## EXERCISE PROMPT
Set down all of the data exactly as it appears.

** Start INFORMATION PROVIDED **

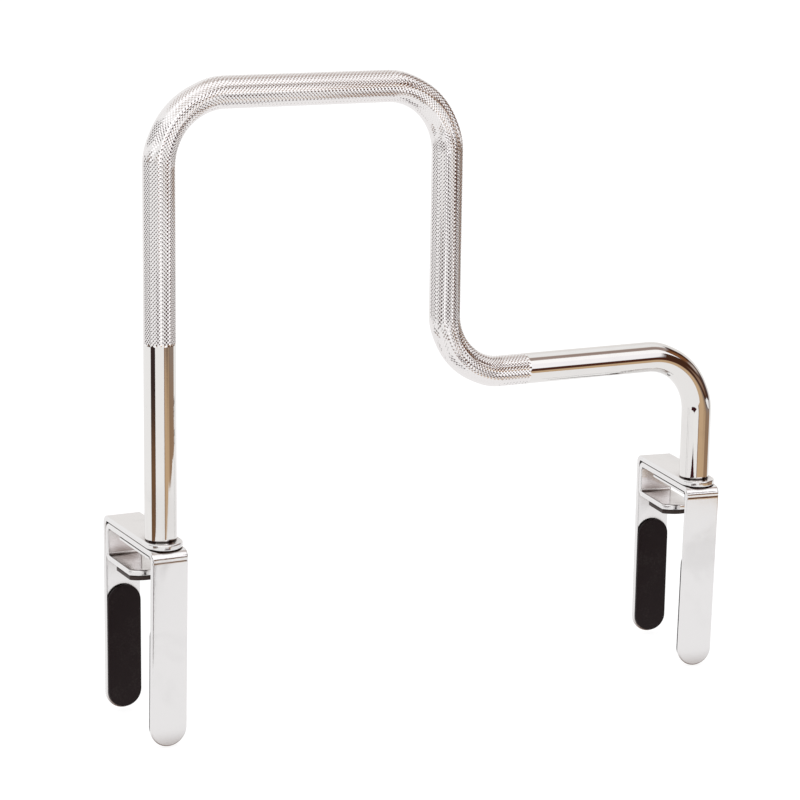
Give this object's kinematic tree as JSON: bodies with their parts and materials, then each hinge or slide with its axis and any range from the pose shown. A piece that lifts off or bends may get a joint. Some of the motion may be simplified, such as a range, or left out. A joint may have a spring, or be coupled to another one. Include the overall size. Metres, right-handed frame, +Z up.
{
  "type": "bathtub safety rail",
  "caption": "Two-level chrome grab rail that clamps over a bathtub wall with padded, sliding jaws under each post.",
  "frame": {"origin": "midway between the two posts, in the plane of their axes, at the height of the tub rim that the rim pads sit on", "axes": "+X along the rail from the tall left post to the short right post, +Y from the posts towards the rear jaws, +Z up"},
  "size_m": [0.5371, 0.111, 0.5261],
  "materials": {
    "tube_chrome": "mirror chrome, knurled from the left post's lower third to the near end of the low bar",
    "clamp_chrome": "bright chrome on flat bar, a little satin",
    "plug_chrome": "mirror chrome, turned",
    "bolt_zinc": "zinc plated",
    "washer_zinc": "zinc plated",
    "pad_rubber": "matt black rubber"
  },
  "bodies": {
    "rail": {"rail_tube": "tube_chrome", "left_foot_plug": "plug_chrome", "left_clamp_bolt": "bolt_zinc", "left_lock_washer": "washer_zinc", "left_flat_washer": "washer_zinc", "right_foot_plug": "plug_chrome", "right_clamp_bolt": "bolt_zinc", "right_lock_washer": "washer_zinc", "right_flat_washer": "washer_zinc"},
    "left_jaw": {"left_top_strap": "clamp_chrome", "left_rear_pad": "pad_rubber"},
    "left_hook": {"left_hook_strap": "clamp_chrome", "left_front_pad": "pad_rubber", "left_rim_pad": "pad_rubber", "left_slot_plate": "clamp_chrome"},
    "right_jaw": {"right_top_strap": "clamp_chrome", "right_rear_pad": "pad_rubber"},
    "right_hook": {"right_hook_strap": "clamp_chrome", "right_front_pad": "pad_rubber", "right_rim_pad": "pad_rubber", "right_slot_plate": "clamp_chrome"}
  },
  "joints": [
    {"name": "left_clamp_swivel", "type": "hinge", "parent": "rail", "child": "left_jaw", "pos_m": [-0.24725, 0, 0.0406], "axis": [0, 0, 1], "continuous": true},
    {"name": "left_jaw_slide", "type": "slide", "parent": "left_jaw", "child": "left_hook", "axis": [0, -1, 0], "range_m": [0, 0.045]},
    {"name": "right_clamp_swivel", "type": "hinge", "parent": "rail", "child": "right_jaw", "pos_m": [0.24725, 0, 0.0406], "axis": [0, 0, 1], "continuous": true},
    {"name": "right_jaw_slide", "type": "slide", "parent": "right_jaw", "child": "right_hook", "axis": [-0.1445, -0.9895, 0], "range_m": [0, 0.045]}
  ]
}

** End INFORMATION PROVIDED **

## ANSWER TO THIS TASK
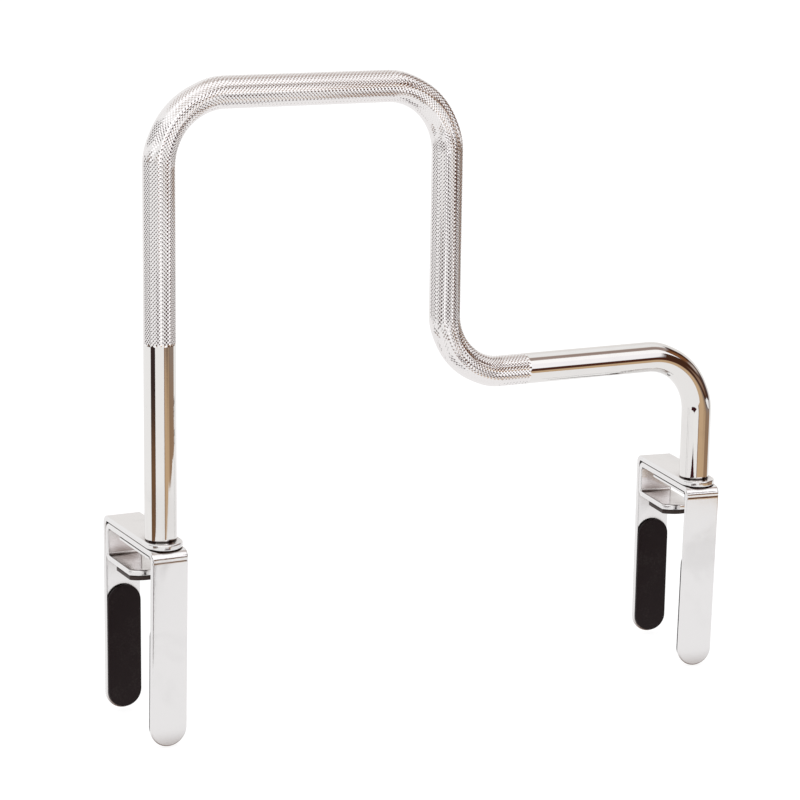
Give this object's kinematic tree as JSON: bodies with their parts and materials, then each hinge or slide with its axis and any range from the pose shown. A piece that lifts off or bends may get a joint. Some of the motion may be simplified, such as a range, or left out. A joint may have a spring, or be coupled to another one. Include the overall size. Metres, right-handed frame, +Z up.
{
  "type": "bathtub safety rail",
  "caption": "Two-level chrome grab rail that clamps over a bathtub wall with padded, sliding jaws under each post.",
  "frame": {"origin": "midway between the two posts, in the plane of their axes, at the height of the tub rim that the rim pads sit on", "axes": "+X along the rail from the tall left post to the short right post, +Y from the posts towards the rear jaws, +Z up"},
  "size_m": [0.5371, 0.111, 0.5261],
  "materials": {
    "tube_chrome": "mirror chrome, knurled from the left post's lower third to the near end of the low bar",
    "clamp_chrome": "bright chrome on flat bar, a little satin",
    "plug_chrome": "mirror chrome, turned",
    "bolt_zinc": "zinc plated",
    "washer_zinc": "zinc plated",
    "pad_rubber": "matt black rubber"
  },
  "bodies": {
    "rail": {"rail_tube": "tube_chrome", "left_foot_plug": "plug_chrome", "left_clamp_bolt": "bolt_zinc", "left_lock_washer": "washer_zinc", "left_flat_washer": "washer_zinc", "right_foot_plug": "plug_chrome", "right_clamp_bolt": "bolt_zinc", "right_lock_washer": "washer_zinc", "right_flat_washer": "washer_zinc"},
    "left_jaw": {"left_top_strap": "clamp_chrome", "left_rear_pad": "pad_rubber"},
    "left_hook": {"left_hook_strap": "clamp_chrome", "left_front_pad": "pad_rubber", "left_rim_pad": "pad_rubber", "left_slot_plate": "clamp_chrome"},
    "right_jaw": {"right_top_strap": "clamp_chrome", "right_rear_pad": "pad_rubber"},
    "right_hook": {"right_hook_strap": "clamp_chrome", "right_front_pad": "pad_rubber", "right_rim_pad": "pad_rubber", "right_slot_plate": "clamp_chrome"}
  },
  "joints": [
    {"name": "left_clamp_swivel", "type": "hinge", "parent": "rail", "child": "left_jaw", "pos_m": [-0.24725, 0, 0.0406], "axis": [0, 0, 1], "continuous": true},
    {"name": "left_jaw_slide", "type": "slide", "parent": "left_jaw", "child": "left_hook", "axis": [0, -1, 0], "range_m": [0, 0.045]},
    {"name": "right_clamp_swivel", "type": "hinge", "parent": "rail", "child": "right_jaw", "pos_m": [0.24725, 0, 0.0406], "axis": [0, 0, 1], "continuous": true},
    {"name": "right_jaw_slide", "type": "slide", "parent": "right_jaw", "child": "right_hook", "axis": [-0.1445, -0.9895, 0], "range_m": [0, 0.045]}
  ]
}